For the purposes of this test I am mocking out all the dependencies so the script doesn't actually do anything, but the mocks return "workable" mocked data sufficient to walk through the stages of the script. And the logger is one of these dependencies, and is also mocked.

The test I was stuck on was one where an unhandled exception was thrown, and the script basically shuts itself down; having first logged what went wrong.

Here's a very pared-back version of the script:

public function myMethod($times){
    try {
        $this->logger->logMessage("Starting off");
        for ($i=1; $i <= $times; $i++) {
            $this->logger->logMessage("Starting processing iteration $i");
            $this->helper->doThing();
            $this->logger->logMessage("Finished processing iteration $i");
        }
        $this->logger->logMessage("Finishing off");
    }
    catch (\Exception $e) {
        $this->logger->logMessage(sprintf("Something went wrong: %s", $e->getMessage()));
        throw $e;
    }
    finally {
        $this->logger->logMessage("All done");
    }
}

Here I've just got the one doThing dependency call in the loop, but it makes the point. And around that, and before and after the the loop I log a line to track progress. And I log a line if there's an unhandled exception. As I said the real script is somewhat more complex than this, but this is an adequate analogy.

I have another test which tests the ongoing logging of a successful run with 0, 1, >1 records, but this test is to make sure the script a) reports the exception; b) still shuts down OK.

PHPUnit's approach to checking a specific argument was passed to a particular mock call is to use the at matcher method when setting an expectation. My first pass at the test used this matcher:

function testMyMethodUsingAt()
{
    $exceptionMessage = "EXPECT_THIS";
    $this->expectException(\RuntimeException::class);
    $this->expectExceptionMessage($exceptionMessage);

    $testIterations = 6;
    $errorAt = $testIterations / 2;

    $this->helper
        ->expects($this->at($errorAt))
        ->method("doThing")
        ->willThrowException(new \RuntimeException($exceptionMessage));

    $this->logger
         ->expects($this->at(7))
         ->method("logMessage")
         ->with("Starting processing iteration 4");
    $this->logger
         ->expects($this->at(8))
         ->method("logMessage")
         ->with("Something went wrong: $exceptionMessage");
    $this->logger
         ->expects($this->at(9))
         ->method("logMessage")
         ->with("All done");

    $this->sut->myMethod($testIterations);
}

Here I worked out the the call history for info would be nine entries long, and the entries I wanted to confirm the exception-tracking logic was correct was the 7th, 8th and 9th ones.

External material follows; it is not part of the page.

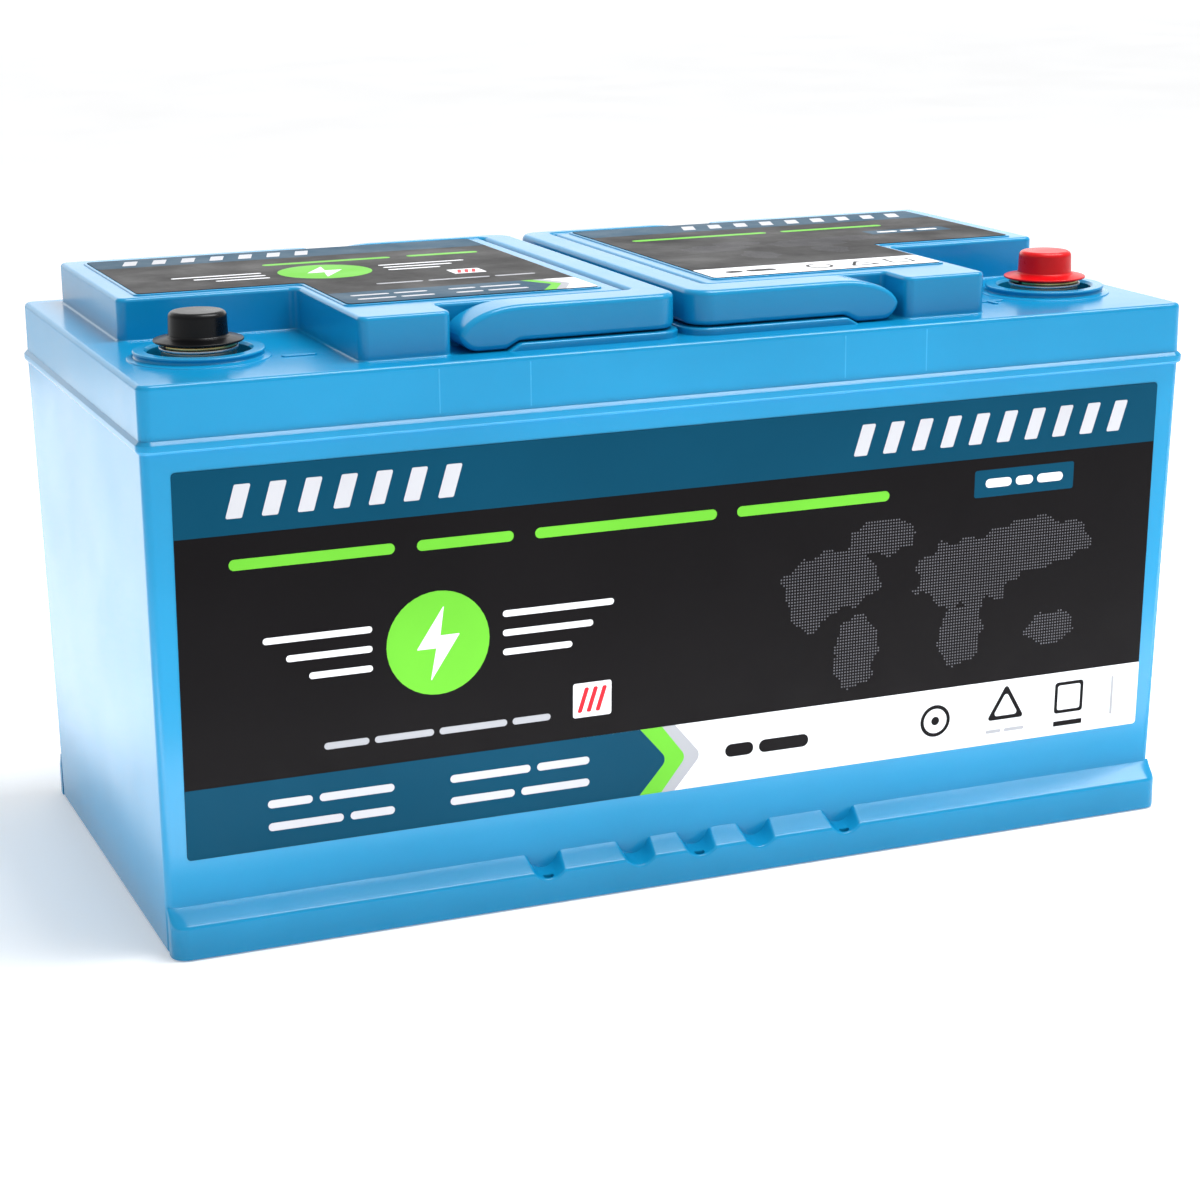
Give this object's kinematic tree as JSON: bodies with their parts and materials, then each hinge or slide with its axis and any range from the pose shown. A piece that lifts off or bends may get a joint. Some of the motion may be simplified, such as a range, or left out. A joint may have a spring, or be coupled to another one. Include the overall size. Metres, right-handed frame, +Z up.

But this is problematic for a number of ways:
  • it's not immediately clear what hat I pulled 7th, 8th and 9th from;
  • it's fragile because it relies on there being precisely seven earlier log entries for it to work. EG: if we were to add another log line into the method, that would break this test, which is rubbish;
  • semantically it's incorrect, as it's not the 7th, 8th and 9th entries I'm interested in; it's the last three. It'd be better to code it accordingly so the code was more readable to maintainers, later on.
  • Lastly the at approach to things in PHPUnit is just a bit crap because the index is based on the mock object, not the mock method, despite almost all use-cases I've had for this sort of thing have been wanting to check sequential calls to the mocked method, not just to any method in the mocked object. So I try to steer clear of at at the best of times.
Other mocking frameworks I've used expose the call-log for a mocked method, but I cannot find any way to get it from PHPUnit. I can see where the data is stored, but to get it out would be deeply "Heath Robinson", and would be even worse than the approach above.

I was stumped.

Then me boss said "just use a callback in the will expectation, and build the log yerself". Initially I just looked at him like he was a loony (he's used to this), but then it dawned on me what he was suggesting. And it was easy, and not altogether awful, either:

function testMyMethodUsingCallLog()
{
    $exceptionMessage = "EXPECT_THIS";
    $this->expectException(\RuntimeException::class);
    $this->expectExceptionMessage($exceptionMessage);

    $testIterations = 6;
    $errorAt = $testIterations / 2;

    $this->helper
        ->expects($this->at($errorAt))
        ->method("doThing")
        ->willThrowException(new \RuntimeException($exceptionMessage));

    $callLog = [];
    $this->logger
        ->method("logMessage")
        ->will($this->returnCallback(function ($message) use (&$callLog) {
            $callLog[] = $message;
        }));

    try {
        $this->sut->myMethod($testIterations);
    }
    catch (\Exception $e) {
        $this->assertSame("All done", array_pop($callLog));
        $this->assertSame("Something went wrong: $exceptionMessage", array_pop($callLog));
        $this->assertNotSame("Finishing off", array_pop($callLog));

        throw $e;
    }
}

The first key bit is capturing the call-log. This creates an array, and with each call to the mocked logging method, we capture what was logged. Note that these expectations don't enforce any rules here. They just capture what's going on.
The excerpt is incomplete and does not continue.